## PROBLEM REQUIREMENTS
Output the data below in full, byte for byte. Nothing may differ.
>>
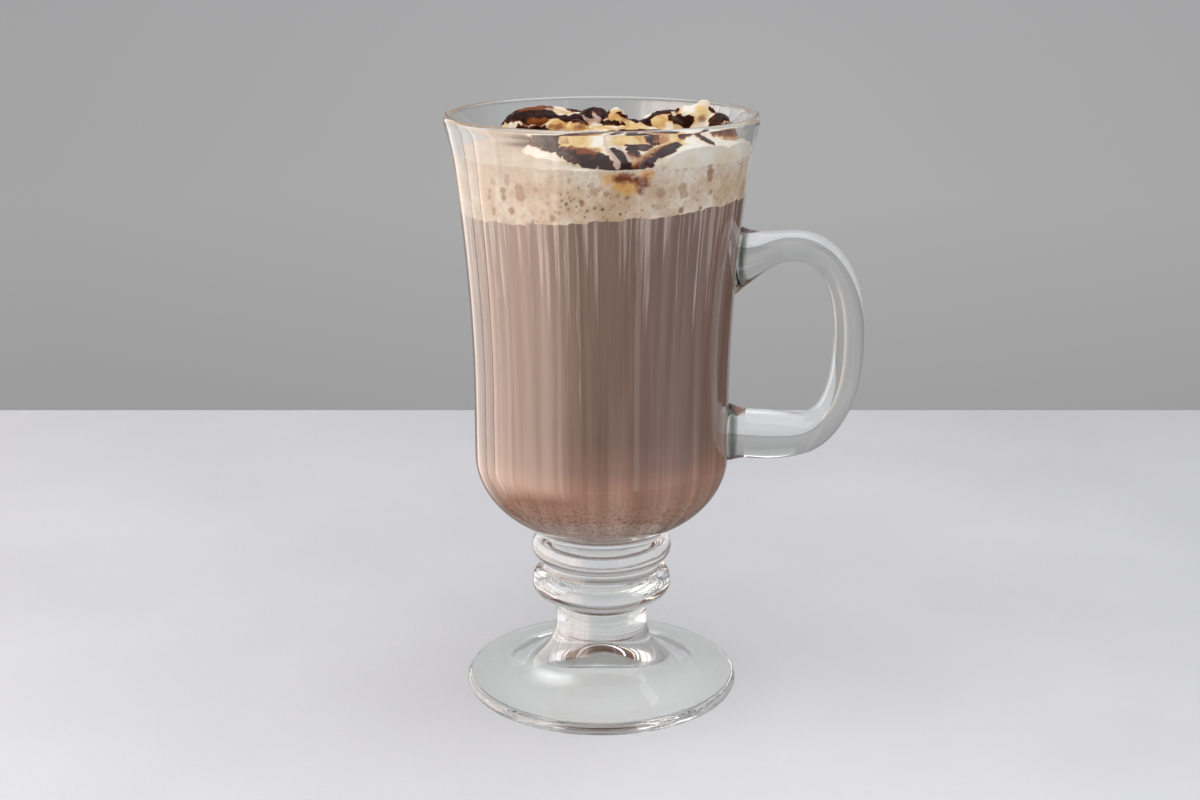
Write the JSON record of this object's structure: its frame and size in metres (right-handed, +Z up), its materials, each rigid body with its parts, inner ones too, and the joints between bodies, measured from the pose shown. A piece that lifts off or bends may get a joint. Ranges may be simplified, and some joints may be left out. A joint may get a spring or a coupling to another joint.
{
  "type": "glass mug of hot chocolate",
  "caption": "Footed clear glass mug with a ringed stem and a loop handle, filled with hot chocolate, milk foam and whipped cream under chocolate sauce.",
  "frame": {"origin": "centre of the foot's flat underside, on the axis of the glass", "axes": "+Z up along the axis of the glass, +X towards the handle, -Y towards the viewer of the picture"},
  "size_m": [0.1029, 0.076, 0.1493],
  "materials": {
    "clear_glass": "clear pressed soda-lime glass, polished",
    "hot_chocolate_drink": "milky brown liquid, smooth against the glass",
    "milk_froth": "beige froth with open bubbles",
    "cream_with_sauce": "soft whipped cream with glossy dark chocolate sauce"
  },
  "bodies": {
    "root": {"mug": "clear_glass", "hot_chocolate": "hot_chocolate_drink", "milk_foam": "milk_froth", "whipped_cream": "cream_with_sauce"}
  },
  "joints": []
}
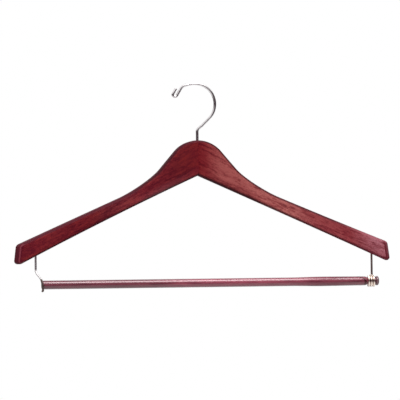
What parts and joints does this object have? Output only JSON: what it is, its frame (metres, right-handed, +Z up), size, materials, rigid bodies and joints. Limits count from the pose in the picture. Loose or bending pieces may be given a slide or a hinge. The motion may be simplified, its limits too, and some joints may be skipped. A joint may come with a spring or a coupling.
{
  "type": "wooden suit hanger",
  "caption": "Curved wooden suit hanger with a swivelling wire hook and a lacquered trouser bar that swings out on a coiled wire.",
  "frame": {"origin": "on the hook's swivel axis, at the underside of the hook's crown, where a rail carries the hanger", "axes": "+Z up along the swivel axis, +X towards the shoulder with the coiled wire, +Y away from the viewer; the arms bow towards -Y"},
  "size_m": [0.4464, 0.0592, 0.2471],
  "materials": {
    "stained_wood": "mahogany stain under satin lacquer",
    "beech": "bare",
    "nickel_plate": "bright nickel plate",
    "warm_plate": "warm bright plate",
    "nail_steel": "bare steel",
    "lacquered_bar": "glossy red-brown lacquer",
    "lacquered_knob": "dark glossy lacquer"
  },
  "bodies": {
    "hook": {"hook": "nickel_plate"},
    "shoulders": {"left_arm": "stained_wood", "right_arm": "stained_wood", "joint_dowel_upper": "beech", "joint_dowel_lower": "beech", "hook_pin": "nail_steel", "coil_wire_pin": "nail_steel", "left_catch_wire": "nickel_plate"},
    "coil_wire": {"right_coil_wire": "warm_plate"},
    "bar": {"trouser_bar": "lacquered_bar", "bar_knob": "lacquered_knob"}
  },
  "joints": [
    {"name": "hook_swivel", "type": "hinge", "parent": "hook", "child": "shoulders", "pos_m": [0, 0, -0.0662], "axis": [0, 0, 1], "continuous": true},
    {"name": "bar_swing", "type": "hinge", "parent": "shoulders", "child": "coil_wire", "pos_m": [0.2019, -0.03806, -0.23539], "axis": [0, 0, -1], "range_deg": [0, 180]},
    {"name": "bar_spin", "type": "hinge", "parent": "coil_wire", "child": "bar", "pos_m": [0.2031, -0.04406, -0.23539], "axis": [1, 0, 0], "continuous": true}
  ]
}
<<
## SOLUTION TO THE EXERCISE
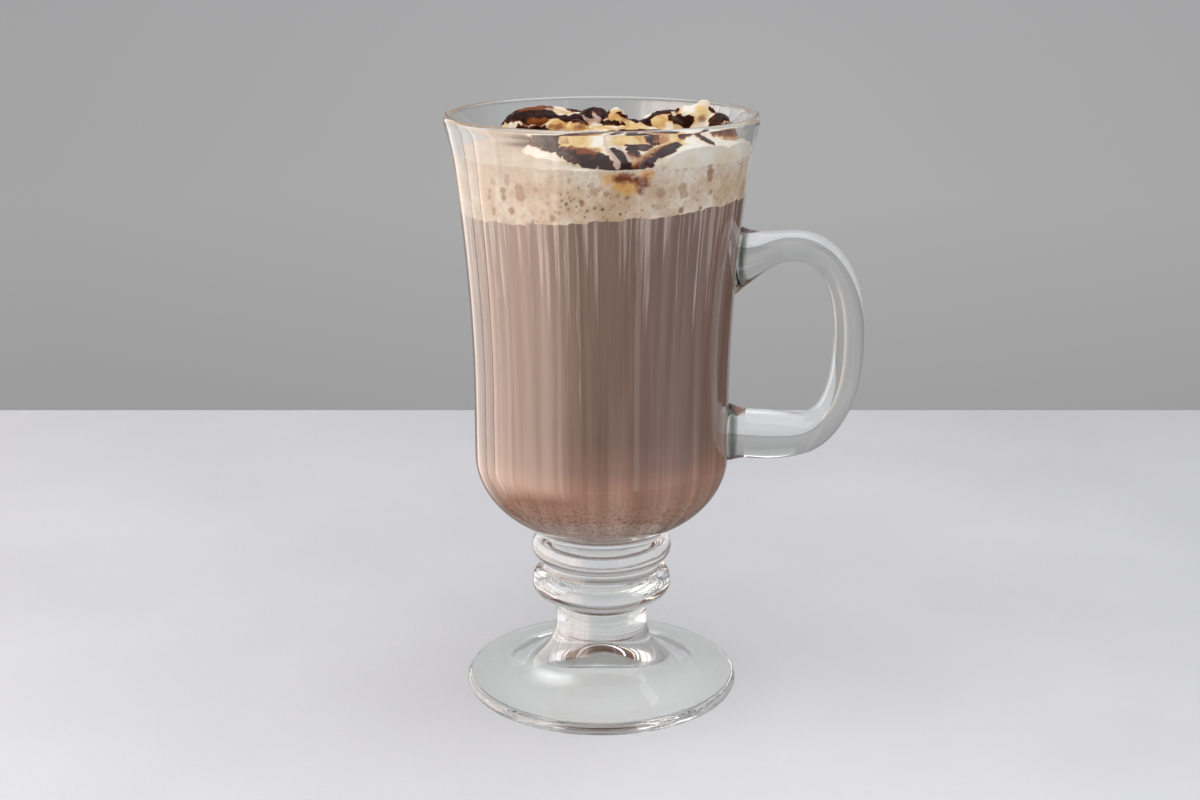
Write the JSON record of this object's structure: its frame and size in metres (right-handed, +Z up), its materials, each rigid body with its parts, inner ones too, and the joints between bodies, measured from the pose shown. A piece that lifts off or bends may get a joint. Ranges may be simplified, and some joints may be left out. A joint may get a spring or a coupling to another joint.
{
  "type": "glass mug of hot chocolate",
  "caption": "Footed clear glass mug with a ringed stem and a loop handle, filled with hot chocolate, milk foam and whipped cream under chocolate sauce.",
  "frame": {"origin": "centre of the foot's flat underside, on the axis of the glass", "axes": "+Z up along the axis of the glass, +X towards the handle, -Y towards the viewer of the picture"},
  "size_m": [0.1029, 0.076, 0.1493],
  "materials": {
    "clear_glass": "clear pressed soda-lime glass, polished",
    "hot_chocolate_drink": "milky brown liquid, smooth against the glass",
    "milk_froth": "beige froth with open bubbles",
    "cream_with_sauce": "soft whipped cream with glossy dark chocolate sauce"
  },
  "bodies": {
    "root": {"mug": "clear_glass", "hot_chocolate": "hot_chocolate_drink", "milk_foam": "milk_froth", "whipped_cream": "cream_with_sauce"}
  },
  "joints": []
}
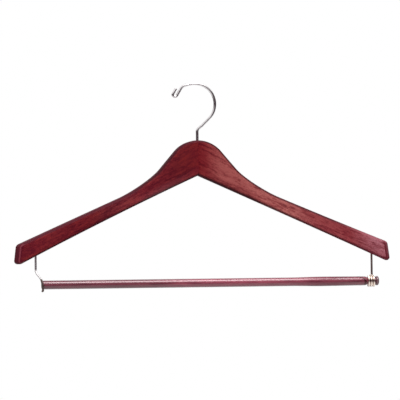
What parts and joints does this object have? Output only JSON: what it is, its frame (metres, right-handed, +Z up), size, materials, rigid bodies and joints. Limits count from the pose in the picture. Loose or bending pieces may be given a slide or a hinge. The motion may be simplified, its limits too, and some joints may be skipped. A joint may come with a spring or a coupling.
{
  "type": "wooden suit hanger",
  "caption": "Curved wooden suit hanger with a swivelling wire hook and a lacquered trouser bar that swings out on a coiled wire.",
  "frame": {"origin": "on the hook's swivel axis, at the underside of the hook's crown, where a rail carries the hanger", "axes": "+Z up along the swivel axis, +X towards the shoulder with the coiled wire, +Y away from the viewer; the arms bow towards -Y"},
  "size_m": [0.4464, 0.0592, 0.2471],
  "materials": {
    "stained_wood": "mahogany stain under satin lacquer",
    "beech": "bare",
    "nickel_plate": "bright nickel plate",
    "warm_plate": "warm bright plate",
    "nail_steel": "bare steel",
    "lacquered_bar": "glossy red-brown lacquer",
    "lacquered_knob": "dark glossy lacquer"
  },
  "bodies": {
    "hook": {"hook": "nickel_plate"},
    "shoulders": {"left_arm": "stained_wood", "right_arm": "stained_wood", "joint_dowel_upper": "beech", "joint_dowel_lower": "beech", "hook_pin": "nail_steel", "coil_wire_pin": "nail_steel", "left_catch_wire": "nickel_plate"},
    "coil_wire": {"right_coil_wire": "warm_plate"},
    "bar": {"trouser_bar": "lacquered_bar", "bar_knob": "lacquered_knob"}
  },
  "joints": [
    {"name": "hook_swivel", "type": "hinge", "parent": "hook", "child": "shoulders", "pos_m": [0, 0, -0.0662], "axis": [0, 0, 1], "continuous": true},
    {"name": "bar_swing", "type": "hinge", "parent": "shoulders", "child": "coil_wire", "pos_m": [0.2019, -0.03806, -0.23539], "axis": [0, 0, -1], "range_deg": [0, 180]},
    {"name": "bar_spin", "type": "hinge", "parent": "coil_wire", "child": "bar", "pos_m": [0.2031, -0.04406, -0.23539], "axis": [1, 0, 0], "continuous": true}
  ]
}